## What you should do
Quote the material below exactly as written, from the first line to the line that holds "return HEM_END +", endpoints included.
____________
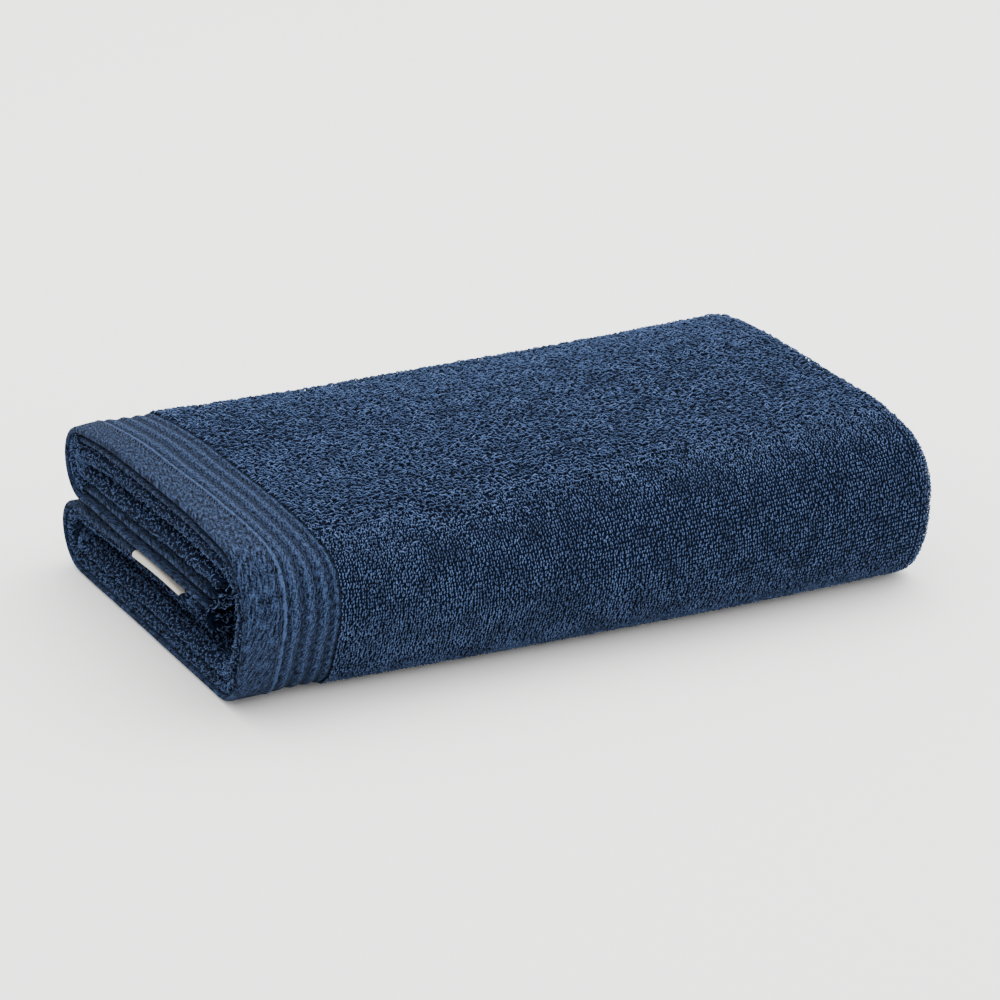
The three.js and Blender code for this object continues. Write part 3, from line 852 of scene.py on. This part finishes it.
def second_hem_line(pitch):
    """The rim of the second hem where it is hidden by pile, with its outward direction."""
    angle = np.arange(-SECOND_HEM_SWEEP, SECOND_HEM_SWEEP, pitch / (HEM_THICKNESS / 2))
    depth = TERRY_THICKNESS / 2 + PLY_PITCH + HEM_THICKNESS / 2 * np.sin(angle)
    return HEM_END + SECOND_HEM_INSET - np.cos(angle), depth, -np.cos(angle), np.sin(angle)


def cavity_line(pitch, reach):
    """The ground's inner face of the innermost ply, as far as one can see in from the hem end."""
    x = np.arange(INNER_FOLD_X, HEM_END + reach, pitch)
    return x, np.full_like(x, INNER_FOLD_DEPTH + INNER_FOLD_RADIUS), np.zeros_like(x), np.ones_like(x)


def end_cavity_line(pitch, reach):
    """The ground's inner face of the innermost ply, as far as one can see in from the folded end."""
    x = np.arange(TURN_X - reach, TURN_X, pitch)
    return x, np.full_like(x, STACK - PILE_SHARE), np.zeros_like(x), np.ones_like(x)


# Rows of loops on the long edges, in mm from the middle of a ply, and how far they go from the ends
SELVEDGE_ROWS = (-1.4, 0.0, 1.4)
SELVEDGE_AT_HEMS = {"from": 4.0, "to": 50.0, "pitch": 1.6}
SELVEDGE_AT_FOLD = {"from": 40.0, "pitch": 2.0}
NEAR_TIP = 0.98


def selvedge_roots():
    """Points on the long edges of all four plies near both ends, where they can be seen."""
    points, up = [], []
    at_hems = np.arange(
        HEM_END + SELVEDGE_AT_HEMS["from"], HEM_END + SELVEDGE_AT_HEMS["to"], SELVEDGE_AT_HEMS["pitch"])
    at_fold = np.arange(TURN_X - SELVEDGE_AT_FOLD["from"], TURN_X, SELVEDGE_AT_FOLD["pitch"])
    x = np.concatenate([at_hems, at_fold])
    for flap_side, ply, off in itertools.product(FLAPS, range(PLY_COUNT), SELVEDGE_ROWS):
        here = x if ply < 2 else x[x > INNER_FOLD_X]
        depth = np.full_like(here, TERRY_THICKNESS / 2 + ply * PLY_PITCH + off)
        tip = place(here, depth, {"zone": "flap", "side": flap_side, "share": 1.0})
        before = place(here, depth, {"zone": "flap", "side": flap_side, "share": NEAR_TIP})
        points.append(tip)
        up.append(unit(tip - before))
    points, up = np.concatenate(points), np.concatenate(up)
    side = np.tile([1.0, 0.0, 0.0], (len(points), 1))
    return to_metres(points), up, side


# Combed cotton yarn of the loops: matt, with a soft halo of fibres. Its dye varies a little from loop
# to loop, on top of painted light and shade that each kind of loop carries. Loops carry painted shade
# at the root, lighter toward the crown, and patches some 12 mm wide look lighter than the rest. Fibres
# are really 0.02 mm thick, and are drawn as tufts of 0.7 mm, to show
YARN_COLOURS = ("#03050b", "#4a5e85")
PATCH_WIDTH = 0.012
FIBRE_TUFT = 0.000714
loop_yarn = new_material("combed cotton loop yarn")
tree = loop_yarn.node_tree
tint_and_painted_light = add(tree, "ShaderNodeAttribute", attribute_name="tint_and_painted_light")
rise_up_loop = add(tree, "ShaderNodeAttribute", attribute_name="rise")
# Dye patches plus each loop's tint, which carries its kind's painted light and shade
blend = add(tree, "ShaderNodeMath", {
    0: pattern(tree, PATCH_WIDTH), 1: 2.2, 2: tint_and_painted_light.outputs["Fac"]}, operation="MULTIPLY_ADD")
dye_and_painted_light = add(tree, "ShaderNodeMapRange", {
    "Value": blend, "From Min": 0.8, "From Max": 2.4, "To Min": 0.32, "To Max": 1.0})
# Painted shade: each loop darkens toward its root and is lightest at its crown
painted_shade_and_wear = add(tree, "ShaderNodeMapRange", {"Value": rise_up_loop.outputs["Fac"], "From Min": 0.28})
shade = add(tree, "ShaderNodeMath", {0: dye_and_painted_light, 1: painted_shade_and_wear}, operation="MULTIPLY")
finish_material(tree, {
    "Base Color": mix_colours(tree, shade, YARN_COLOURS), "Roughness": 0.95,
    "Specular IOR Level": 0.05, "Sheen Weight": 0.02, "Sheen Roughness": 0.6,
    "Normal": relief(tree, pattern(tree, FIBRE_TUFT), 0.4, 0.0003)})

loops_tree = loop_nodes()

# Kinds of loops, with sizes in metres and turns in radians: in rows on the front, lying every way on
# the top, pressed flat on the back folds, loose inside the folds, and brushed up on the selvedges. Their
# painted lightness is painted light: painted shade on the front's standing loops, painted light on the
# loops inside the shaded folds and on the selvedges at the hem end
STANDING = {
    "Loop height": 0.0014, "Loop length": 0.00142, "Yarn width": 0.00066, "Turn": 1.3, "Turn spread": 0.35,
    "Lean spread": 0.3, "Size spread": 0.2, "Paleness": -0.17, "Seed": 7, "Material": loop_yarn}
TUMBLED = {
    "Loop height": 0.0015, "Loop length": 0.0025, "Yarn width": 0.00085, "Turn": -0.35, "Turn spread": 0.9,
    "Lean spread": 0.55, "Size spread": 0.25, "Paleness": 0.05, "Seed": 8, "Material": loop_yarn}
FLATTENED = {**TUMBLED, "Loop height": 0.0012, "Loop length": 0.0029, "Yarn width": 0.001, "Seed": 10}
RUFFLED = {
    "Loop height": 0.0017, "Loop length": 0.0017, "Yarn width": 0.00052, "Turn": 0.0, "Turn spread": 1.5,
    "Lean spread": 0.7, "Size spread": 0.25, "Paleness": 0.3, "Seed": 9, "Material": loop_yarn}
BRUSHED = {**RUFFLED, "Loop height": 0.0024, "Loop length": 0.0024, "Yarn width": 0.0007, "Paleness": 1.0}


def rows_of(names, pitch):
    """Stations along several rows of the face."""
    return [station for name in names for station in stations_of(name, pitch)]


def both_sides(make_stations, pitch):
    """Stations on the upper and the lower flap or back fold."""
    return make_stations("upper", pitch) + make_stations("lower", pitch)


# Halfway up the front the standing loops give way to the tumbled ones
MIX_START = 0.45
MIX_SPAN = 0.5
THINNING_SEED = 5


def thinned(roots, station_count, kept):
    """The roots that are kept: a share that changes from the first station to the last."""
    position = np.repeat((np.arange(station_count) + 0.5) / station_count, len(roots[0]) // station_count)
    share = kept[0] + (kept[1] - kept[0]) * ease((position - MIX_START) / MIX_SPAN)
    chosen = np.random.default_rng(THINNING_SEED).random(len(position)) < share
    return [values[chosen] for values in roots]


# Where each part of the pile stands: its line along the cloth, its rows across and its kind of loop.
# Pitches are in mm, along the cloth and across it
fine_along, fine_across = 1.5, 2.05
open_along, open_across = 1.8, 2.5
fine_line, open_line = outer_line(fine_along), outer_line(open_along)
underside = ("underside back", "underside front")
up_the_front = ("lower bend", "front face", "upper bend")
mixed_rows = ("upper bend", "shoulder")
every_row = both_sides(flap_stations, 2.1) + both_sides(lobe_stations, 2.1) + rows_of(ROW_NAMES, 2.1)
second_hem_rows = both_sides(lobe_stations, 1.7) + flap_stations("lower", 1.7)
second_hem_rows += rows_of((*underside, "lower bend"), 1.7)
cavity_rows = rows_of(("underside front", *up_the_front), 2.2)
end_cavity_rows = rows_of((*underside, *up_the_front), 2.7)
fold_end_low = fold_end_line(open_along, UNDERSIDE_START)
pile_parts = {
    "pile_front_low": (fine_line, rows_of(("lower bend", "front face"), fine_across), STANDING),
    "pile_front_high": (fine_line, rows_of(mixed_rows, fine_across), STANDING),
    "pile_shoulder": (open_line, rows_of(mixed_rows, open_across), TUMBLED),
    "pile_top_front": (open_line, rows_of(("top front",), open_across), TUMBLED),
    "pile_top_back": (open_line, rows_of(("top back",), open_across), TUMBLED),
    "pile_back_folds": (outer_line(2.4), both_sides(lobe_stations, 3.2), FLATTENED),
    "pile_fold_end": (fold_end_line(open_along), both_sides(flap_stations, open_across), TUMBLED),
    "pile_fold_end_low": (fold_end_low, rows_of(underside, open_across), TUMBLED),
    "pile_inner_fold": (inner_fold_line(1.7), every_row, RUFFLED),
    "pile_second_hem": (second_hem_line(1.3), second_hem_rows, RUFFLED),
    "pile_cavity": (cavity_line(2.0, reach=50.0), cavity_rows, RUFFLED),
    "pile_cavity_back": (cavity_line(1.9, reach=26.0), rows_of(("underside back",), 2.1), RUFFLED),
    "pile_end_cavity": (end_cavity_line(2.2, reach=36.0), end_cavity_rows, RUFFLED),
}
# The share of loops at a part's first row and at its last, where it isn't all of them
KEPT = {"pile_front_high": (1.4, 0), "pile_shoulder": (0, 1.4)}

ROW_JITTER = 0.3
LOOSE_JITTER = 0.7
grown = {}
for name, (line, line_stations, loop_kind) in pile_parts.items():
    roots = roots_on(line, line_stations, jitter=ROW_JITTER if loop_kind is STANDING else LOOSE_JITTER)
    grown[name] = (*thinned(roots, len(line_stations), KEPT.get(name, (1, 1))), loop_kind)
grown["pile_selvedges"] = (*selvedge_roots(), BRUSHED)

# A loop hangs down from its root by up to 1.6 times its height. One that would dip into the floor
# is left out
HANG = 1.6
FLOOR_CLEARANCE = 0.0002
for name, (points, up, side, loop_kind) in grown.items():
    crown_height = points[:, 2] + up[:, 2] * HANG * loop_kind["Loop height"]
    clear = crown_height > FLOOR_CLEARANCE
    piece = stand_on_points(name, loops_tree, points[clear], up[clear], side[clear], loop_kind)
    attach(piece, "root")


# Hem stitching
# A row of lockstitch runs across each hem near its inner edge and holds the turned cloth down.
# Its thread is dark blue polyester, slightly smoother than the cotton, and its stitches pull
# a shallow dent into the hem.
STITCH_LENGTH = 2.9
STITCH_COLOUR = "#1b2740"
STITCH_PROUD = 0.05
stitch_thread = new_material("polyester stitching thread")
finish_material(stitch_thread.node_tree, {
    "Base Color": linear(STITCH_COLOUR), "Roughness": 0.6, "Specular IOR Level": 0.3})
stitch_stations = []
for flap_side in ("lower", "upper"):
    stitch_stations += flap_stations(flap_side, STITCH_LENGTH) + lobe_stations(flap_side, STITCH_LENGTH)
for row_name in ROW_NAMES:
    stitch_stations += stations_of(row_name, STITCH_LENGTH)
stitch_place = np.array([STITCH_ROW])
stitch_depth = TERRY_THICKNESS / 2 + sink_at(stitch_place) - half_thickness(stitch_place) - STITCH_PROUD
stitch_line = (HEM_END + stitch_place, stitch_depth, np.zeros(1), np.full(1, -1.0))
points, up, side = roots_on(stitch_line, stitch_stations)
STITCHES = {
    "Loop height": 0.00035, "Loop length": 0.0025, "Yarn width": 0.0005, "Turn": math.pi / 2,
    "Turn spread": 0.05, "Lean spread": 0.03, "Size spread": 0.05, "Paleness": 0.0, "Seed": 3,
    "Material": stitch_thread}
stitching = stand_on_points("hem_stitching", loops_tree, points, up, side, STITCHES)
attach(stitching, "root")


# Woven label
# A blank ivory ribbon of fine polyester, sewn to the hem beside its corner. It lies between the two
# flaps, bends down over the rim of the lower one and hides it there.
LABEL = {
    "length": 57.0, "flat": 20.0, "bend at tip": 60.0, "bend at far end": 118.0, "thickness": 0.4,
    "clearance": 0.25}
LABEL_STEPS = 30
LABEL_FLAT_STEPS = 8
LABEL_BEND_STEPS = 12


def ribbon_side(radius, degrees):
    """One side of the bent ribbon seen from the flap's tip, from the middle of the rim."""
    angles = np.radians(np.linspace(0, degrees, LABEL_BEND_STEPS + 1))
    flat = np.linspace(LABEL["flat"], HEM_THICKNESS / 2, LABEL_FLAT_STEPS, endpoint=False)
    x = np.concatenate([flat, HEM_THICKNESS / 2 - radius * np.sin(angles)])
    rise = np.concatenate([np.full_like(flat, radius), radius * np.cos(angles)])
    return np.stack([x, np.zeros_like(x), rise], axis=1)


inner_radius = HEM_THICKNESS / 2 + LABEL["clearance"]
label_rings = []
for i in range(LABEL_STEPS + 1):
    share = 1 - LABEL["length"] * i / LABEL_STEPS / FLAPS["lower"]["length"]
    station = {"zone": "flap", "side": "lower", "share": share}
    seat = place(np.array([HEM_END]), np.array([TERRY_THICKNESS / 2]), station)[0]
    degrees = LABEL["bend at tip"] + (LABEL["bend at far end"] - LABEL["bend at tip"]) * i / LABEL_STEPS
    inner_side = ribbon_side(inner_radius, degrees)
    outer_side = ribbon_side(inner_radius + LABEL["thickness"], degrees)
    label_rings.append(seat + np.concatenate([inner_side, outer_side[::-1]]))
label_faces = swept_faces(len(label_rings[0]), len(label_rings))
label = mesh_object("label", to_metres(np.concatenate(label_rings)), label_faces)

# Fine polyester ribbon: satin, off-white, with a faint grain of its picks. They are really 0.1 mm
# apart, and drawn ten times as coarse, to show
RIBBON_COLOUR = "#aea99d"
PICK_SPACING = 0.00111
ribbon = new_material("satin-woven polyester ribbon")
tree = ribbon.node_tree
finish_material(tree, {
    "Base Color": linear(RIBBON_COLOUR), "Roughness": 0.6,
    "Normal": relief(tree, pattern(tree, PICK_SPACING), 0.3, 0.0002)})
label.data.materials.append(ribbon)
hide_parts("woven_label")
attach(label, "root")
____________
## The output
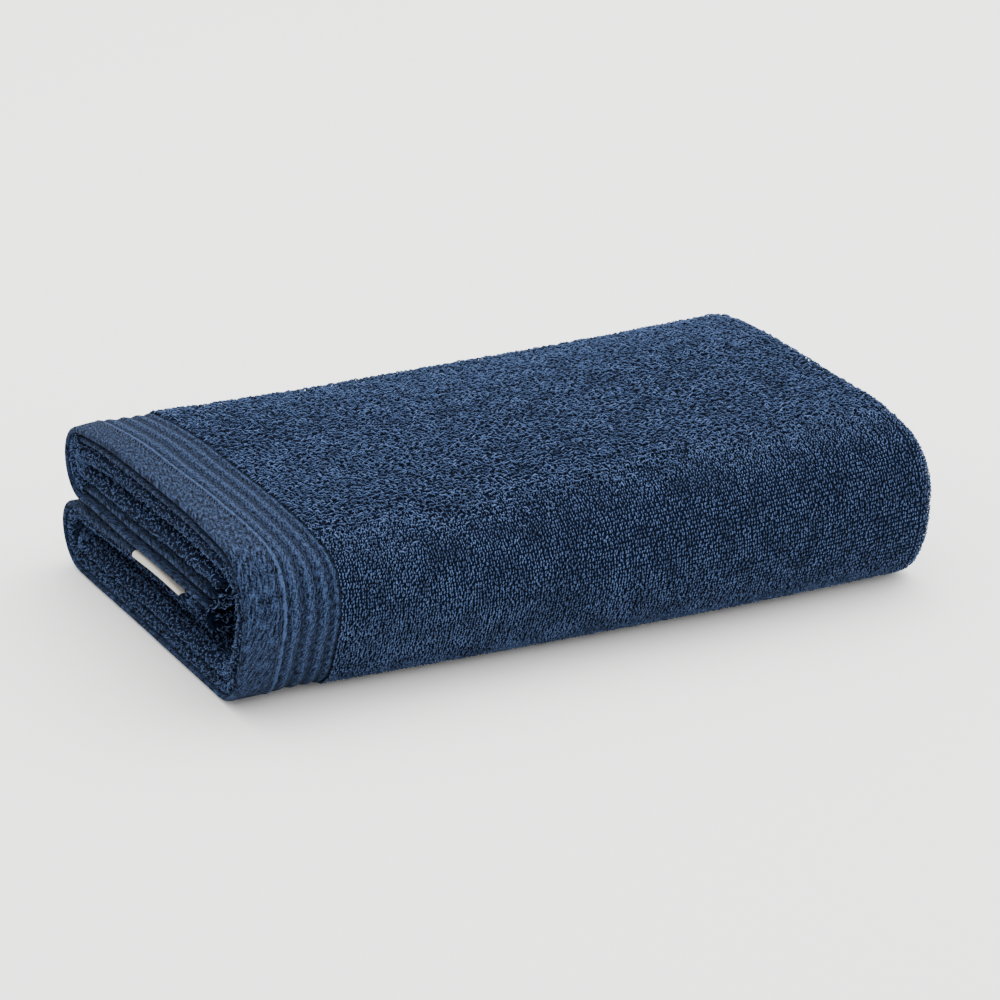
The three.js and Blender code for this object continues. Write part 3, from line 852 of scene.py on. This part finishes it.
def second_hem_line(pitch):
    """The rim of the second hem where it is hidden by pile, with its outward direction."""
    angle = np.arange(-SECOND_HEM_SWEEP, SECOND_HEM_SWEEP, pitch / (HEM_THICKNESS / 2))
    depth = TERRY_THICKNESS / 2 + PLY_PITCH + HEM_THICKNESS / 2 * np.sin(angle)
    return HEM_END + SECOND_HEM_INSET - np.cos(angle), depth, -np.cos(angle), np.sin(angle)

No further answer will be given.